◆ EXERCISE
The material below holds a span beginning at the line with "hide_parts(*nodes)" and ending at the line with "bpy.context.scene.camera = camera". Quote that span exactly, both ends included, and only that span.
◆ ◆ ◆
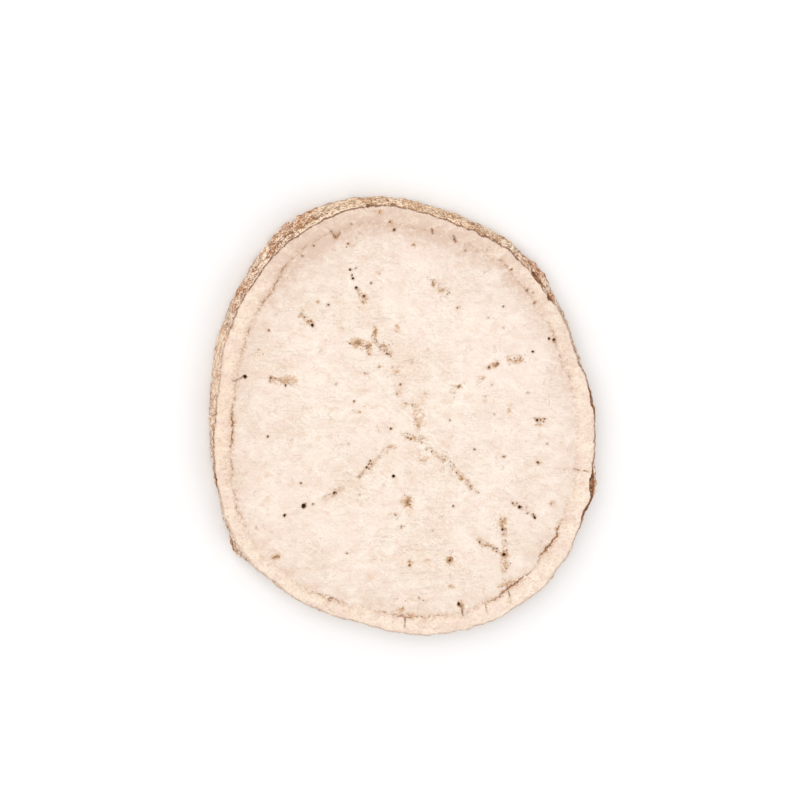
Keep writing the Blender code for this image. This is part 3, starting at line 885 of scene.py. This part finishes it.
def stained(p, n, face):
    """The cut face with thin brown wisps and brown stains."""
    wisp = p.near(p.noise((1.9, 1.5, 1.5), 2, 0.7, 1.2), 0.5, 0.004, 0.022)
    wisp = p.times(wisp, p.step(p.noise((1.6, 1.6, 1.6), 1), 0.54, 0.66))
    face = p.veil(face, (172, 136, 108), wisp, 0.35)
    stain = p.layer("stain")
    uneven = p.times(p.math("MULTIPLY_ADD", n.broken, 1.8, -0.9), p.step(stain, 0.02, 0.30))
    stain = p.math("ADD", stain, uneven)
    return p.veils(
        face,
        (stain, 0.04, 0.50, 0.70, (204, 164, 126)),
        (stain, 0.45, 0.90, 0.80, (136, 98, 62)),
    )


def dotted(p, n, face):
    """The cut face with tan rows of vessels and tiny dots, and where the rows' dots are."""
    rows = p.layer("rows")
    face = p.veil(face, (186, 146, 108), rows, p.step(n.broken, 0.43, 0.60), 0.50)
    row_dots = p.dots(0.40, 0.05, 0.14, p.times(rows, 0.65))
    stain_dots = p.dots(0.31, 0.04, 0.12, p.times(p.layer("stain"), 0.50))
    stray_dots = p.dots(0.75, 0.04, 0.11, p.step(n.large, 0.35, 0.7, 0.05, 0.22))
    face = p.veil(face, (104, 72, 44), row_dots, 0.80)
    face = p.veil(face, (104, 72, 42), stain_dots, 0.80)
    return p.veil(face, (150, 112, 82), stray_dots, 0.50), row_dots


def cracked(p, n, face, from_crack):
    """The cut face with the cambium crack, which comes and goes, and the short splits of the bark."""
    tone = p.layer("crack_tone")
    beside = p.line(from_crack, 0.50, p.times(n.jitter, 2.0))
    beside = p.times(beside, p.step(n.broken, 0.40, 0.60), p.step(tone, 0.0, 1.0, 0.20, 0.85))
    face = p.veil(face, (196, 154, 118), beside)
    shown = p.step(p.math("ADD", n.gaps, p.times(tone, 0.22)), 0.55, 0.66)
    crack = p.line(from_crack, 0.16, p.times(n.jitter, 1.6))
    face = p.veil(face, (136, 90, 56), crack, shown, p.step(tone, 0.0, 1.0, 0.15, 0.95))
    split = p.step(ragged(p, n, "from_split", 1.0), -0.10, 0.02, 1, 0)
    return p.veil(face, (136, 94, 62), split, p.step(n.gaps, 0.36, 0.52, 0.15, 0.80))


def pitted(p, n, face):
    """The cut face with small vessels and pores, each in a tan halo, and where the pores' mouths are."""
    from_spot = ragged(p, n, "from_spot", 0.8)
    spot_tone = p.layer("spot_tone")
    halo = p.times(p.step(from_spot, 0.0, 0.32, 1, 0), spot_tone)
    face = p.veil(face, (188, 148, 112), halo, p.step(n.broken, 0.38, 0.58), 0.7)
    face = p.veil(face, (106, 73, 46), p.step(from_spot, -0.04, 0.04, 1, 0), spot_tone)
    from_pore = ragged(p, n, "from_pore", 0.6)
    pore_tone = p.layer("pore_tone")
    halo = p.step(from_pore, 0.0, 0.28, 1, 0)
    face = p.veil(face, (186, 146, 108), halo, p.step(n.broken, 0.38, 0.58, 0.0, 0.60))
    mouth = p.times(p.step(from_pore, -0.04, 0.03, 1, 0), p.step(pore_tone, 0.3, 0.9, 0.50, 1.0))
    inside = p.mix(p.step(pore_tone, 0.45, 0.9), colour(118, 84, 54), colour(72, 46, 28))
    return p.mix(mouth, face, inside), mouth


def cork_paint(p, n):
    """The cork of the wall: tan lumps, rusty and pale patches, dark crumbs, ridges, seams and specks."""
    lumps = p.noise((0.85, 0.85, 1.1), 3, 0.65, 0.4)
    seams = p.noise((1.7, 1.7, 0.60), 2, 0.6, 0.5)
    rust = p.noise((1.8, 1.8, 1.8), 2, 0.6)
    grit = p.noise((0.16, 0.16, 0.24), 1, 0.5)
    soft = p.step(p.layer("pale_wall"), 0, 1, 1.0, 0.50)
    cork = p.mix(p.times(p.step(lumps, 0.42, 0.60), 0.80), colour(243, 217, 193), colour(206, 168, 137))
    cork = p.veil(cork, (255, 222, 182), p.layer("tan_wall"), 0.70)
    cork = p.veils(
        cork,
        (rust, 0.50, 0.60, 0.80, (202, 134, 84)),
        (rust, 0.46, 0.37, 0.50, (252, 223, 203)),
    )
    cork = p.veil(cork, (190, 122, 68), p.layer("rusty"), p.step(lumps, 0.36, 0.56, 0.25, 1.0), 0.85)
    cork = p.veils(
        cork,
        (n.layers, 0.52, 0.64, 0.75, (251, 229, 206)),
        (n.crumbs, 0.52, 0.66, p.times(soft, 0.70), (136, 88, 56)),
        (n.crumbs, 0.46, 0.32, 0.65, (255, 240, 220)),
        (grit, 0.52, 0.68, p.times(soft, 0.50), (130, 74, 42)),
        (grit, 0.48, 0.34, p.times(soft, 0.45), (255, 240, 214)),
    )
    cork = p.veil(cork, (255, 222, 180), p.layer("tan_wall"), 0.28)
    cork = p.veil(cork, (226, 198, 173), p.layer("pale_wall"), 0.50)
    cork = p.veil(cork, (104, 62, 38), p.near(n.layers, 0.47, 0.006, 0.026), soft, 0.85)
    cork = p.veil(cork, (116, 70, 42), p.near(seams, 0.50, 0.005, 0.022), soft, 0.75)
    cork = p.veil(cork, (124, 86, 58), p.layer("fringe"), p.step(n.broken, 0.40, 0.60), 0.60)
    specks = p.dots(0.30, 0.05, 0.12, p.math("MULTIPLY_ADD", p.layer("fringe"), 0.35, 0.24))
    return p.veil(cork, (84, 50, 30), specks, soft, 0.80)


def rimmed(p, n, face, cork):
    """The cut face with the cork that borders it, brown patches and the dark line between."""
    inward = ragged(p, n, "inward", 0.8)
    cork_tone = p.layer("cork_tone")
    seen = p.step(cork_tone, 0.82, 0.88)
    rim = p.times(p.step(inward, 0.16, 0.28, 1, 0), seen)
    pale = p.times(p.step(cork_tone, 0.95, 1.0), p.step(inward, 0.02, 0.10), p.step(n.gaps, 0.4, 0.5))
    rim_cork = p.mix(pale, cork, colour(240, 218, 194))
    patch = p.step(ragged(p, n, "patch", 2.0), 0.35, 0.6)
    brown = p.mix(p.step(n.crumbs, 0.40, 0.60), colour(164, 118, 88), colour(88, 57, 40))
    face = p.mix(p.math("MAXIMUM", rim, patch), face, p.mix(patch, rim_cork, brown))
    line_place = p.math("MULTIPLY_ADD", seen, 0.20, 0.06)
    line = p.near(inward, line_place, 0.04, p.math("MULTIPLY_ADD", seen, -0.06, 0.21))
    line = p.times(line, cork_tone, p.step(n.gaps, 0.34, 0.52, 0.35, 1.0))
    face = p.veil(face, (122, 76, 46), line, p.step(p.layer("pale_wall"), 0, 1, 0.90, 0.50))
    outer_line = p.line(p.math("ADD", inward, 0.36), 0.12, n.jitter)
    return p.veil(face, (112, 78, 54), outer_line, seen, 0.75)


def add_bumps(p, n, wall, dull):
    """Fine bumps of fibres, stronger on the cork, and sunk where the pores and dots are."""
    height = p.math("ADD", p.times(n.fine, 0.9), p.times(n.streaks, 0.6))
    height = p.math("ADD", height, p.times(n.grain, 0.5))
    height = p.math("ADD", height, p.times(p.math("ADD", n.layers, n.crumbs), wall, 1.5))
    height = p.math("SUBTRACT", height, p.times(dull, 0.8))
    bump = p.nodes.new("ShaderNodeBump")
    bump.inputs["Strength"].default_value = BUMP_STRENGTH
    bump.inputs["Distance"].default_value = BUMP_HEIGHT * MM
    p.put(height, bump.inputs["Height"])
    p.put(bump.outputs[0], p.shader.inputs["Normal"])


def root_material():
    """Starchy wood and bark on the cut faces, brown marks where they are, and cork on the wall."""
    p = Paint("dried_root_fine")
    n = noises(p)
    from_crack = p.math("ADD", p.layer("from_crack"), p.math("MULTIPLY_ADD", n.medium, 0.4, -0.2))
    face = stained(p, n, plain_face(p, n, from_crack))
    face, row_dots = dotted(p, n, face)
    face, mouth = pitted(p, n, cracked(p, n, face, from_crack))
    cork = cork_paint(p, n)
    face = rimmed(p, n, face, cork)
    wall = p.step(ragged(p, n, "wall", 1.2), 0.25, 0.6)
    p.put(p.mix(wall, face, cork), p.shader.inputs["Base Color"])
    dull = p.math("MAXIMUM", mouth, row_dots)
    p.put(p.step(dull, 0, 1, *ROUGHNESS), p.shader.inputs["Roughness"])
    p.shader.inputs["Specular IOR Level"].default_value = SHEEN
    add_bumps(p, n, wall, dull)
    return p.material


def pale_floor():
    """A plain pale floor, much wider than the slice."""
    mesh = bpy.data.meshes.new("floor")
    corners = [(x * FLOOR_REACH, y * FLOOR_REACH, 0) for x, y in ((-1, -1), (1, -1), (1, 1), (-1, 1))]
    mesh.from_pydata(corners, [], [(0, 1, 2, 3)])
    floor = bpy.data.objects.new("floor", mesh)
    bpy.context.scene.collection.objects.link(floor)
    p = Paint("pale_floor")
    mottle = p.noise((40, 40, 40), 2)
    p.put(p.mix(mottle, (0.90, 0.90, 0.90, 1), (0.92, 0.92, 0.92, 1)), p.shader.inputs["Base Color"])
    p.shader.inputs["Roughness"].default_value = 0.9
    p.shader.inputs["Specular IOR Level"].default_value = 0.1
    mesh.materials.append(p.material)


def soft_light(name, place, size, power):
    """A square area light that faces the slice."""
    light = bpy.data.lights.new(name, "AREA")
    light.shape = "SQUARE"
    light.size = size
    light.energy = power
    lamp = bpy.data.objects.new(name, light)
    lamp.location = place
    lamp.rotation_euler = (-Vector(place)).to_track_quat("-Z", "Y").to_euler()
    bpy.context.scene.collection.objects.link(lamp)


def studio():
    """Soft light from all round, with a large light over the slice's upper left."""
    world = bpy.data.worlds.new("pale_world")
    bpy.context.scene.world = world
    world.use_nodes = True
    background = world.node_tree.nodes["Background"]
    background.inputs["Color"].default_value = (1.0, 1.0, 1.0, 1.0)
    background.inputs["Strength"].default_value = WORLD_STRENGTH
    soft_light("key_light", *KEY_LIGHT)
    soft_light("fill_light", *FILL_LIGHT)
    bpy.context.scene.view_settings.view_transform = "Standard"


def camera():
    """The camera at the photo's viewing angle."""
    tilt, turn = math.radians(CAMERA_TILT), math.radians(CAMERA_TURN)
    back = Vector((math.sin(tilt) * math.cos(turn), math.sin(tilt) * math.sin(turn), math.cos(tilt)))
    right = Vector((0, 1, 0)).cross(back).normalized()
    up = back.cross(right)
    data = bpy.data.cameras.new("camera")
    data.sensor_width = SENSOR_WIDTH
    data.lens = SENSOR_WIDTH * CAMERA_DISTANCE / SEEN_WIDTH
    data.clip_start = 0.01
    eye = bpy.data.objects.new("camera", data)
    turned = Matrix((right, up, back)).transposed().to_4x4()
    eye.matrix_world = Matrix.Translation(Vector(AIM) + back * CAMERA_DISTANCE) @ turned
    bpy.context.scene.collection.objects.link(eye)
    bpy.context.scene.camera = eye


surface = fine_slice()
surface.data.materials.append(root_material())
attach(surface, "root")
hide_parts("root_slice")
pale_floor()
studio()
camera()
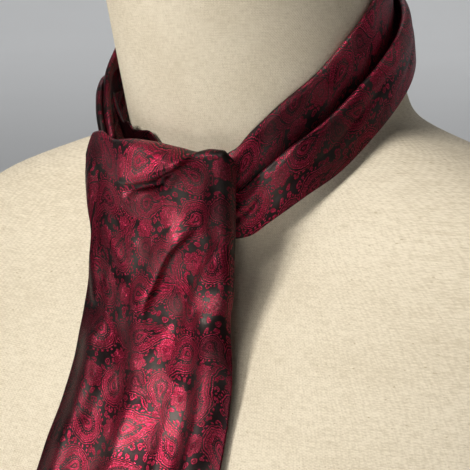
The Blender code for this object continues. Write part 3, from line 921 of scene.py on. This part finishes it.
def under_blade(finish):
    across = spread(90.0, 80) / 90.0
    grid, cloth = [], []
    for drop in spread(UNDER_DROP, 180):
        share = drop / UNDER_DROP
        z = UNDER_TOP - drop + BLADE_POINT * np.abs(2 * across - 1) * ease(POINT_START, 1.0, share)
        left = read(UNDER, UNDER_TABLE_COLUMNS, "left", z)
        right = read(UNDER, UNDER_TABLE_COLUMNS, "right", z)
        x = left + (right - left) * across
        y = blade_depth(x, z) + LAYER - np.minimum(fold_height(x, z, BLADE_FOLDS), 0)
        y = y + fold_height(x, z, UNDER_FOLDS)
        grid.append(np.stack([x, y, z], axis=1))
        cloth.append(np.stack([x, z], axis=1))
    return silk_sheet("under_blade_silk", np.array(grid), np.array(cloth), finish)


def fold_arc(middle, drop, radius, over):
    """A half turn of cloth from one layer to the next outside it, over a top edge or under a low one."""
    way = -1 if over else 1
    turns = np.linspace(math.pi, 0, 9)
    return [(middle + radius * math.cos(t), drop + way * radius * math.sin(t)) for t in turns]


def pleat_section(first, second, drop, low, turn_in, height):
    """The neckband's section as (distance off the neck, distance below the top edge) points."""
    half = LAYER / 2
    inner = first - LAYER
    back = second - LAYER
    section = [(inner, turn_in), (inner, turn_in / 2 + half / 2)]
    section += fold_arc(inner + half, half, half, True)
    section += [(first + 0.8, 2.2), (first + 1.2, 4.2), (first + 1.0, drop * 0.5 + 3), (first, drop + 1)]
    hidden = (back - first) / 2
    section += fold_arc(first + hidden, drop + HIDDEN_FOLD, hidden, False)
    section += [(back, drop + HIDDEN_FOLD / 2)]
    section += fold_arc(back + half, drop + half, half, True)
    rest = height - drop
    section.append((second + 0.8, drop + 2.3))
    for share, belly in ((0.2, 1.3), (0.45, 1.3), (0.75, 0.7), (1.0, 0.0)):
        section.append((second + (low - second) * share + belly, drop + rest * share))
    return np.array(section)


def even_section(section, count):
    """The section's points spread evenly along it, with close ones at its two edges."""
    step = np.linalg.norm(np.diff(section, axis=0), axis=1)
    run = np.concatenate([[0], np.cumsum(step)])
    places = spread(run[-1], count)
    return np.stack([smooth(places, run, section[:, i]) for i in (0, 1)], axis=1), places


def band_crease(angle, share):
    """How far the creases push the band off the neck, at a whole turn's angle and a share across."""
    raised = np.zeros(share.shape)
    for row in BAND_CREASES:
        crease = dict(zip(CREASE_COLUMNS, row))
        along = (angle - crease["start"]) / (crease["end"] - crease["start"])
        middle = crease["from_share"] + (crease["to_share"] - crease["from_share"]) * along
        fade = ease(-0.15, 0.25, along) * (1 - ease(0.75, 1.15, along))
        across = (share - middle) * 80.0 / crease["width"]
        raised = raised + crease["depth"] * fade * np.exp(-(across**2))
    return raised


def neckband(finish):
    """The whole pleated band, from the wearer's left of the throat round the back to the right."""
    turns = list(np.linspace(LEFT_END, 360 - RIGHT_END, 330))
    grid, cloth = [], []
    for angle in turns:
        side, table = (1, LEFT_PLEATS) if angle <= 180 else (-1, RIGHT_PLEATS)
        front_angle = angle if angle <= 180 else 360 - angle
        values = [read(table, PLEAT_COLUMNS, key, front_angle) for key in PLEAT_COLUMNS[1:-1]]
        height = read(BAND_EDGE, EDGE_COLUMNS, "height", front_angle)
        top = read(BAND_EDGE, EDGE_COLUMNS, "top", front_angle) - read(table, PLEAT_COLUMNS, "sink", front_angle)
        section, places = even_section(pleat_section(*values, height), 92)
        share = places / places[-1]
        seen = ease(0.55, 0.62, share)
        off = section[:, 0] + band_crease(angle, share) * seen
        grid.append(neck_point(np.full(len(section), side * front_angle), top - section[:, 1], off))
        along = math.radians(angle) * (NECK_RADIUS + 6)
        cloth.append(np.stack([np.full(len(places), along + BAND_PLACE), -places], axis=1))
    return silk_sheet("neckband_silk", np.array(grid), np.array(cloth), finish)


def knot_inner(finish):
    angles = np.linspace(INNER_EDGE[0][0], INNER_EDGE[-1][0], 90)
    top, off, low = (read(INNER_EDGE, INNER_COLUMNS, key, angles) for key in INNER_COLUMNS[1:])
    grid, cloth = [], []
    for share in spread(40, 50) / 40:
        along = top + (low - top) * share
        lean = off * (1 - 0.45 * share) - 0.6 * (1 - share) ** 4
        grid.append([neck_point(a, s, o) for a, s, o in zip(angles, along, lean)])
        cloth.append(np.stack([np.radians(angles) * NECK_RADIUS, along], axis=1))
    return silk_sheet("knot_inner_silk", np.array(grid), np.array(cloth), finish)


def knot_wrap(finish):
    share = 0.10 + 0.83 * spread(72, 80) / 72
    x = blade_edges(share, CREST_LEVEL)
    roll = read(CREST, CREST_COLUMNS, "roll", x)
    start = read(CREST, CREST_COLUMNS, "level", x) - WRAP_TOP - WRAP_DUCK * (1 - ease(0.3, 0.55, roll))
    joined = 1 - ease(share[0], 0.266, share)[:, None]
    edge_top = read(BAND_EDGE, EDGE_COLUMNS, "top", WRAP_SEAM) - read(RIGHT_PLEATS, PLEAT_COLUMNS, "sink", WRAP_SEAM)
    edge_height = read(BAND_EDGE, EDGE_COLUMNS, "height", WRAP_SEAM)
    edge_drop = read(RIGHT_PLEATS, PLEAT_COLUMNS, "drop", WRAP_SEAM)
    edge_off = [read(RIGHT_PLEATS, PLEAT_COLUMNS, key, WRAP_SEAM) for key in ("second", "low")]
    grid, cloth = [], []
    for down in spread(WRAP_HEIGHT, 42) / WRAP_HEIGHT:
        z = start - WRAP_HEIGHT * down
        y = blade_depth(x, z) + LAYER - np.minimum(fold_height(x, z, BLADE_FOLDS), 0)
        free = np.stack([x, y, z], axis=1)
        off = edge_off[0] + (edge_off[1] - edge_off[0]) * down
        held = neck_point(-RIGHT_END, edge_top - edge_drop - (edge_height - edge_drop) * down, off)
        grid.append(held * joined + free * (1 - joined))
        cloth.append(np.stack([x, z], axis=1))
    return silk_sheet("knot_wrap_silk", np.array(grid), np.array(cloth), finish)


def linen_cover(finish):
    """The form's linen, a finer surface on the CAD form's own mesh."""
    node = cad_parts["dress_form"]
    mesh = node.data.copy()
    mesh.name = "linen_cover"
    piece = bpy.data.objects.new("linen_cover", mesh)
    bpy.context.scene.collection.objects.link(piece)
    work = bmesh.new()
    work.from_mesh(mesh)
    bmesh.ops.remove_doubles(work, verts=work.verts, dist=0.01 * MM)
    bmesh.ops.join_triangles(
        work, faces=work.faces, angle_face_threshold=math.radians(40), angle_shape_threshold=math.radians(60)
    )
    crease = work.edges.layers.float.new("crease_edge")
    for edge in work.edges:
        if edge.is_manifold and edge.calc_face_angle() > math.radians(50):
            edge[crease] = 1.0
    work.to_mesh(mesh)
    work.free()
    mesh.shade_smooth()
    refine = piece.modifiers.new("refine", "SUBSURF")
    refine.levels = refine.render_levels = 2
    mesh.materials.clear()
    mesh.materials.append(finish)
    return piece


def place(piece, slot, *nodes):
    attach(piece, "root")
    if nodes:
        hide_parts(*nodes)


def add_light(name, azimuth, elevation, distance, size, power, colour=(1, 1, 1)):
    data = bpy.data.lights.new(name, "AREA")
    data.size = size
    data.energy = power
    data.color = colour
    light = bpy.data.objects.new(name, data)
    bpy.context.scene.collection.objects.link(light)
    a, e = math.radians(azimuth), math.radians(elevation)
    back = Vector((math.sin(a) * math.cos(e), -math.cos(a) * math.cos(e), math.sin(e)))
    light.location = CAMERA_TARGET + back * distance
    light.rotation_euler = back.to_track_quat("Z", "Y").to_euler()


def add_backdrop_lights():
    """Wide lights over the far floor, which is the backdrop that the camera sees."""
    for x, y, power in BACKDROP_LIGHTS:
        data = bpy.data.lights.new("backdrop", "AREA")
        data.size = 7.0
        data.energy = power
        light = bpy.data.objects.new("backdrop", data)
        bpy.context.scene.collection.objects.link(light)
        light.location = (x, y, BACKDROP_HEIGHT)


def add_camera():
    data = bpy.data.cameras.new("camera")
    data.sensor_width = CAMERA_SENSOR
    data.lens = CAMERA_LENS
    camera = bpy.data.objects.new("camera", data)
    bpy.context.scene.collection.objects.link(camera)
    level = math.cos(CAMERA_ELEVATION)
    back = Vector((
        math.sin(CAMERA_AZIMUTH) * level,
        -math.cos(CAMERA_AZIMUTH) * level,
        math.sin(CAMERA_ELEVATION),
    ))
    camera.location = CAMERA_TARGET + back * CAMERA_DISTANCE
    camera.rotation_euler = back.to_track_quat("Z", "Y").to_euler()
    bpy.context.scene.camera = camera


def add_studio():
    steps = 96
    turns = np.linspace(0, 2 * math.pi, steps, endpoint=False)
    rings = [np.stack([r * np.cos(turns), r * np.sin(turns), np.full(steps, z)], axis=1) for r, z in STUDIO]
    faces = [list(range(steps))]
    for row in range(len(rings) - 1):
        for column in range(steps):
            beside_it = (column + 1) % steps
            low, high = row * steps, (row + 1) * steps
            faces.append([low + column, high + column, high + beside_it, low + beside_it])
    mesh = bpy.data.meshes.new("studio")
    mesh.from_pydata(np.concatenate(rings).tolist(), [], faces)
    mesh.shade_smooth()
    floor = bpy.data.objects.new("studio", mesh)
    bpy.context.scene.collection.objects.link(floor)
    floor.data.materials.append(floor_material())
    world = bpy.data.worlds.new("studio")
    world.use_nodes = True
    world.node_tree.nodes["Background"].inputs["Color"].default_value = (0.95, 0.97, 1.0, 1)
    world.node_tree.nodes["Background"].inputs["Strength"].default_value = 0.03
    add_light("key", -14, 27, 1.7, 0.42, 23, (1.0, 0.98, 0.94))
    add_light("top", 4, 60, 1.6, 0.4, 8, (1.0, 0.98, 0.95))
    add_light("rim", 205, 50, 1.8, 0.9, 2, (1.0, 0.99, 0.97))
    add_light("fill", 30, -16, 1.3, 0.2, 1.6, (1.0, 0.98, 0.96))
    add_backdrop_lights()
    bpy.context.scene.view_settings.view_transform = "Standard"


def main():
    add_camera()
    add_studio()
    silk = silk_material("burgundy_paisley_jacquard")
    # A darker copy of the silk, at 0.55 of its colours: partly the duller reverse side of the cloth, partly painted
    # shade inside the knot and on the wrap
    shaded = silk_material("burgundy_paisley_reverse_shaded", 0.55)
    place(linen_cover(linen_material()), "cream_linen", "dress_form")
    band = neckband(silk)
    place(band, "burgundy_paisley_silk", "neckband_left", "neckband_right")
    blade = front_blade(silk)
    place(blade, "burgundy_paisley_silk", "front_blade")
    under = under_blade(silk)
    place(under, "burgundy_paisley_silk", "under_blade")
    inner = knot_inner(shaded)
    place(inner, "burgundy_silk_reverse", "knot_inner")
    wrap = knot_wrap(shaded)
    place(wrap, "burgundy_silk_reverse", "knot_wrap")


main()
◆ ◆ ◆
◆ TASK OUTPUT
        hide_parts(*nodes)


def add_light(name, azimuth, elevation, distance, size, power, colour=(1, 1, 1)):
    data = bpy.data.lights.new(name, "AREA")
    data.size = size
    data.energy = power
    data.color = colour
    light = bpy.data.objects.new(name, data)
    bpy.context.scene.collection.objects.link(light)
    a, e = math.radians(azimuth), math.radians(elevation)
    back = Vector((math.sin(a) * math.cos(e), -math.cos(a) * math.cos(e), math.sin(e)))
    light.location = CAMERA_TARGET + back * distance
    light.rotation_euler = back.to_track_quat("Z", "Y").to_euler()


def add_backdrop_lights():
    """Wide lights over the far floor, which is the backdrop that the camera sees."""
    for x, y, power in BACKDROP_LIGHTS:
        data = bpy.data.lights.new("backdrop", "AREA")
        data.size = 7.0
        data.energy = power
        light = bpy.data.objects.new("backdrop", data)
        bpy.context.scene.collection.objects.link(light)
        light.location = (x, y, BACKDROP_HEIGHT)


def add_camera():
    data = bpy.data.cameras.new("camera")
    data.sensor_width = CAMERA_SENSOR
    data.lens = CAMERA_LENS
    camera = bpy.data.objects.new("camera", data)
    bpy.context.scene.collection.objects.link(camera)
    level = math.cos(CAMERA_ELEVATION)
    back = Vector((
        math.sin(CAMERA_AZIMUTH) * level,
        -math.cos(CAMERA_AZIMUTH) * level,
        math.sin(CAMERA_ELEVATION),
    ))
    camera.location = CAMERA_TARGET + back * CAMERA_DISTANCE
    camera.rotation_euler = back.to_track_quat("Z", "Y").to_euler()
    bpy.context.scene.camera = camera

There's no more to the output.